As many interactions as possible should happen anonymously or at least pseudonymously. To make identification more difficult, one can reduce the amount of static data by constantly changing IP addresses with a VPN, randomising MAC addresses, preferring IPv4 to IPv6 (https://youchu.be/Vt4Jl4t43ug), spreading disinformation about identity. It’s harder to identify a person whose name isn’t tied to a device.

 “Disinformation is our greatest weapon” — John McAfee

Browser-level protection is not enough: it’s not the only program communicating with the internet. Also, the more a browser is configured, such as with installed plugins, the easier it is to identify the person through metadata. Restrictions, such as those related to scripts, should be set on the system or router level.

Authentication should consist of multiple factors: what a person knows and what a person has. Emails and SMS messages should not be obligatory factors because of their low privacy. There also should not be any shared secrets: many people are unable to follow instructions and keep passwords in a safe place.

Email is a fundamentally insecure protocol” — Edward Snowden

As much as possible should happen locally: the cloud is just someone else’s computer, while trusted third parties are security holes. However, if an interaction requires the internet, a web app is safer than a local app: a closed browser tab guarantees absence of background communications.

Almost everything should be encrypted, but it’s important to remember that malware (and on-device AI) can gather data before encryption and after decryption.

It’s best to avoid passing SSDs onto others: the only way to truly ensure the absence of previously “deleted” data is to smash the disk.

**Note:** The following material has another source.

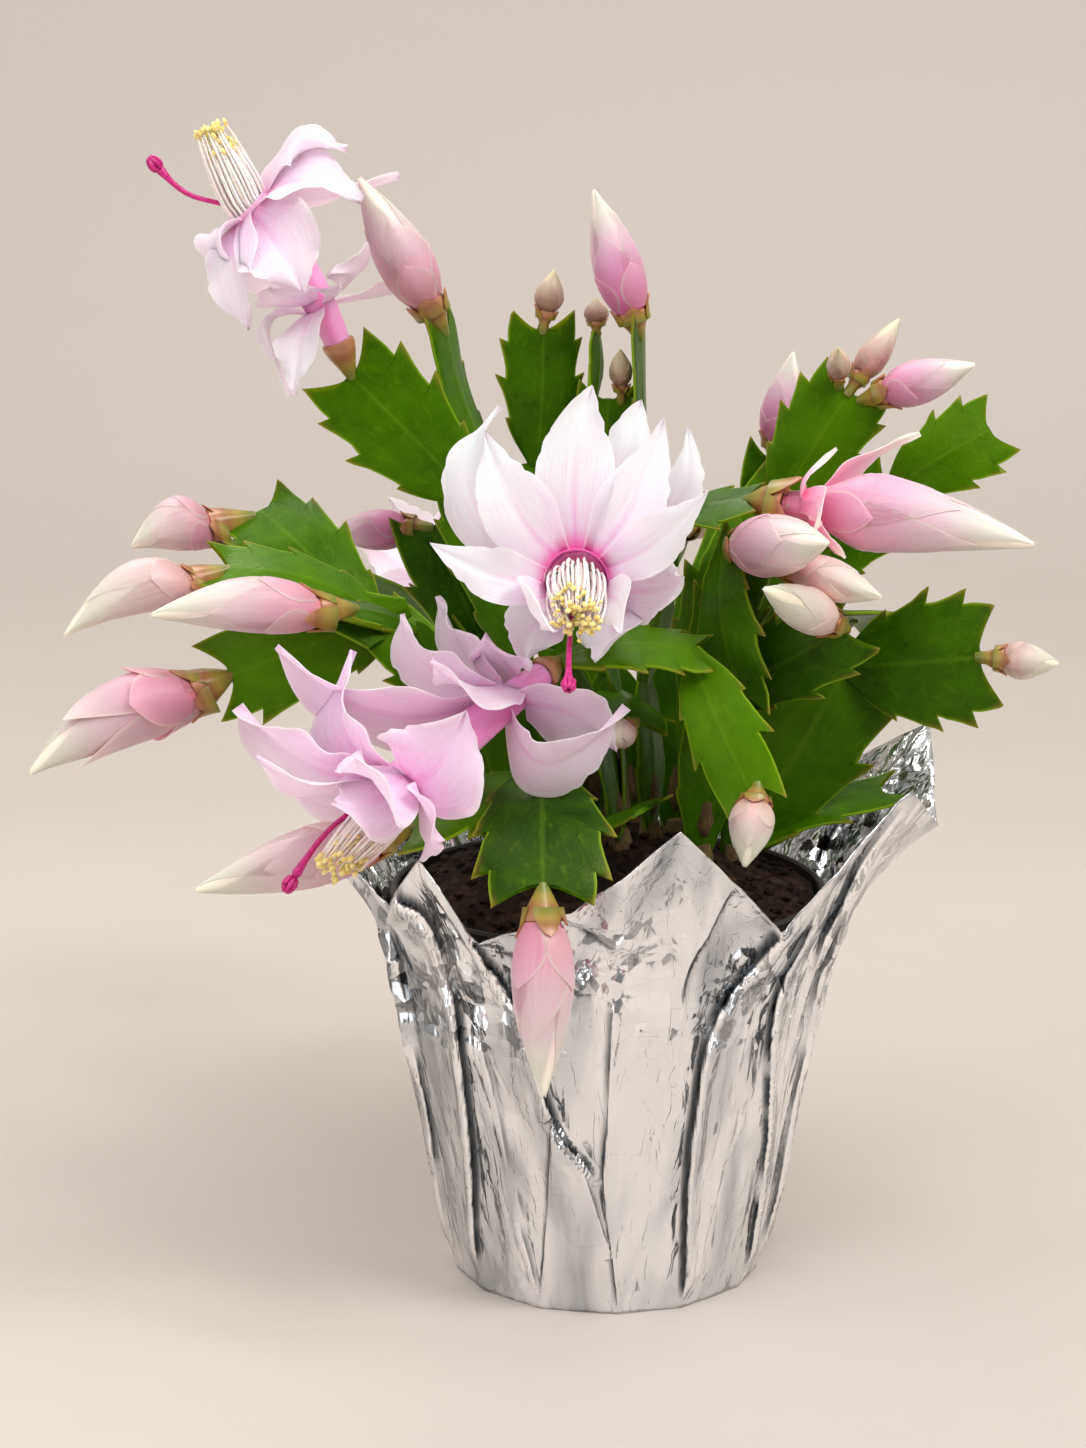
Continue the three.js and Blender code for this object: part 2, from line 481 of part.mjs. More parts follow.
// The growing pot: a tapered cup with a thick lip and drain holes in its floor.
function makePot() {
  const floor = 1.3;
  const shoulder = potHeight - potLipHeight;
  const neck = potRimRadius - 4;
  let body = turned(() => [[0, floor], [potBaseRadius, floor], [neck, shoulder - 1],
    [potRimRadius, shoulder], [potRimRadius, potHeight], [potRimRadius - potWall - 0.4, potHeight],
    [potRimRadius - potWall - 1.4, shoulder + 3], [neck - potWall, shoulder - 2],
    [potBaseRadius - potWall, floor + potFloor], [0, floor + potFloor]]);
  for (let k = 0; k < drainHoleCount; k++) {
    const hole = new THREE.CylinderGeometry(drainHoleRadius, drainHoleRadius, 12, 6);
    const turn = (2 * Math.PI * (k + 0.5)) / drainHoleCount;
    hole.rotateX(Math.PI / 2);
    hole.translate(26 * Math.cos(turn), 26 * Math.sin(turn), floor + 1);
    body = body.subtract(solidOf(hole));
  }
  return meshOf("growing_pot", body, materials.pot);
}

// The foil sleeve: a flat base, tapered sides that are lightly pleated, and a flared, pointed top.
function rimAt(turn) {
  const start = foilRim[0][0];
  const at = ((turn - start) % 360 + 360) % 360 + start;
  const after = foilRim.findIndex(([angle]) => angle > at);
  const next = after < 0 ? [foilRim[0][0] + 360, foilRim[0][1], foilRim[0][2]] : foilRim[after];
  const previous = foilRim[(after < 0 ? foilRim.length : after) - 1];
  const share = (at - previous[0]) / (next[0] - previous[0]);
  return [mix(previous[1], next[1], share), mix(previous[2], next[2], share)];
}

function makeFoil() {
  const columnTurns = [];
  foilRim.forEach(([turn], k) => {
    const next = k + 1 < foilRim.length ? foilRim[k + 1][0] : foilRim[0][0] + 360;
    columnTurns.push(turn, (turn + next) / 2);
  });
  const points = [];
  const body = (turn, k) => {
    const [out, up] = rimAt(turn);
    const pleat = k % 2 ? 0.5 : -0.2;
    const flareStart = 86;
    const flareOut = 59.8 + pleat;
    return [[foilBaseRadius + pleat, 0], [flareOut, flareStart],
      [mix(flareOut, out, 0.4), mix(flareStart, up, 0.55)], [out, up]];
  };
  const inward = (profile) => profile.map(([out, up], i) => {
    const before = profile[Math.max(0, i - 1)];
    const after = profile[Math.min(profile.length - 1, i + 1)];
    const lean = Math.atan2(after[0] - before[0], after[1] - before[1]);
    return [out - foilWall * Math.cos(lean), i ? up + foilWall * Math.sin(lean) : 1];
  });
  columnTurns.forEach((turn, k) => {
    const outside = body(turn, k);
    const ring = [...outside, ...inward(outside).reverse()];
    const angle = radians(turn);
    for (const [out, up] of ring) {
      points.push(new THREE.Vector3(out * Math.sin(angle), -out * Math.cos(angle), up));
    }
  });
  const columns = columnTurns.length;
  const perColumn = points.length / columns;
  const first = points.push(new THREE.Vector3(0, 0, 0)) - 1;
  const last = points.push(new THREE.Vector3(0, 0, 1)) - 1;
  const faces = [];
  for (let k = 0; k < columns; k++) {
    const [a, b] = [k * perColumn, ((k + 1) % columns) * perColumn];
    faces.push([first, b, a], [last, a + perColumn - 1, b + perColumn - 1]);
    for (let i = 0; i + 1 < perColumn; i++) {
      faces.push([a + i, b + i, b + i + 1], [a + i, b + i + 1, a + i + 1]);
    }
  }
  return meshOf("foil_sleeve", solidFrom(points, faces), materials.foil);
}

// The outline of one side of a pad, from foot to tip: how far out of half its width, how far along
// its length, and which rib point its triangles reach. The rib's points are shares of the length.
const padOutlines = {
  toothed: {
    edge: [[0.16, -0.03, 0], [0.74, 0.32, 0], [1.02, 0.64, 1], [0.8, 0.61, 1], [0.96, 0.89, 2],
      [0.77, 0.85, 2], [0.72, 1.11, 2], [0.45, 0.975, 3]],
    rib: [-0.03, 0.32, 0.62, 0.985],
  },
  simple: {
    edge: [[0.18, -0.03, 0], [0.84, 0.36, 0], [1.02, 0.68, 1], [0.8, 0.66, 1], [0.7, 1.08, 1],
      [0.45, 0.97, 2]],
    rib: [-0.03, 0.46, 0.985],
  },
  plain: { edge: [[0.3, -0.03, 0], [0.95, 0.42, 0], [0.4, 0.98, 2]], rib: [-0.03, 0.5, 0.98] },
};

// The place of a pad: where it starts, its direction, its side and the way it faces.
function padFrame(from, pad) {
  const to = vector(pad.to);
  const along = to.clone().sub(from);
  const length = along.length();
  along.normalize();
  const side = new THREE.Vector3().crossVectors(along, vector(pad.face)).normalize();
  const facing = new THREE.Vector3().crossVectors(side, along);
  return { from, to, along, side, facing, length };
}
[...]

To completely exclude remote attacks, a device should not have Wi-Fi, Bluetooth, microphones, and cameras; any connections should happen physically. Such devices are typically kept in hard-to-reach places. If such a device were to be accessed, it should notify about this, both on the software and hardware levels. The most advanced devices use deniable encryption, fooling potential extorters into believing that the little data they manage to retrieve is all there is.

 

 

 

Final Thoughts

Certain kinds of digital threats can be prevented only with transparent technological measures.

However, a system can never be fully secure — this would make it inoperable. Tradeoffs are unavoidable; security measures should be chosen based on threat model, threat probability, objective limitations, long-term goals, and budget.

As of today, network effects continue to sway people towards centralised messaging apps, many sites needlessly require registration, hardly any devices have open schematics, and decentralised domain protocols are still uncommon. There is great room for improvement — let’s get to it.